Jonathan Ernst | Reuters
  • Donald Trump wants to delay the start of his trial for retaining classified government documents until after the November 2024 presidential election.
  • Trump's lawyers say special counsel Jack Smith has not promptly handed over all of the evidence that prosecutors are required to provide them.
  • They also cited a "conflicting schedule" with Smith's other criminal case charging Trump with illegally conspiring to reverse his 2020 election loss to President Joe Biden.

Donald Trump asked a judge to delay his criminal classified documents trial in Florida from May until after the November 2024 presidential election, saying prosecutors are dragging their feet in sharing evidence with his lawyers.

Trump's attorneys in a Wednesday night court filing also said prosecutors have "demanded a conflicting schedule" in special counsel Jack Smith's other federal criminal case against the former president, in Washington, D.C.

Trump is charged in D.C. with illegally conspiring to reverse his 2020 election loss to President Joe Biden. That case is set to begin trial in early March.

The dueling schedules "currently require President Trump and his lawyers to be in two places at once," defense lawyers complained.

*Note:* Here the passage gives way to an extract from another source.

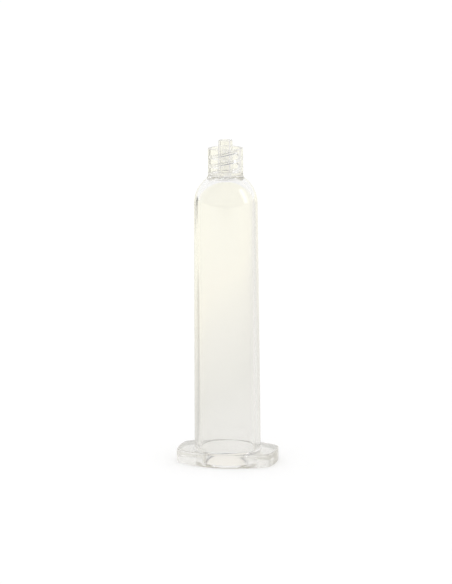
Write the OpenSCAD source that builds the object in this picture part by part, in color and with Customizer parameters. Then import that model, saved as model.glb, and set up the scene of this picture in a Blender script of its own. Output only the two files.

Trump, who is seeking the 2024 Republican presidential nomination, is charged in Florida with crimes related to his retention of classified government records after he left the White House in January 2021, and his efforts to keep those documents from officials when their return was sought.

His lawyers in their filing said Smith is still "clinging to an unprecedented and now untenable" schedule in the case.

"The demands of the Special Counsel's Office must give way to the constitutional rights of
the defendants and the interests of judicial economy," the defense lawyers wrote.

A spokesman for the special counsel declined to comment.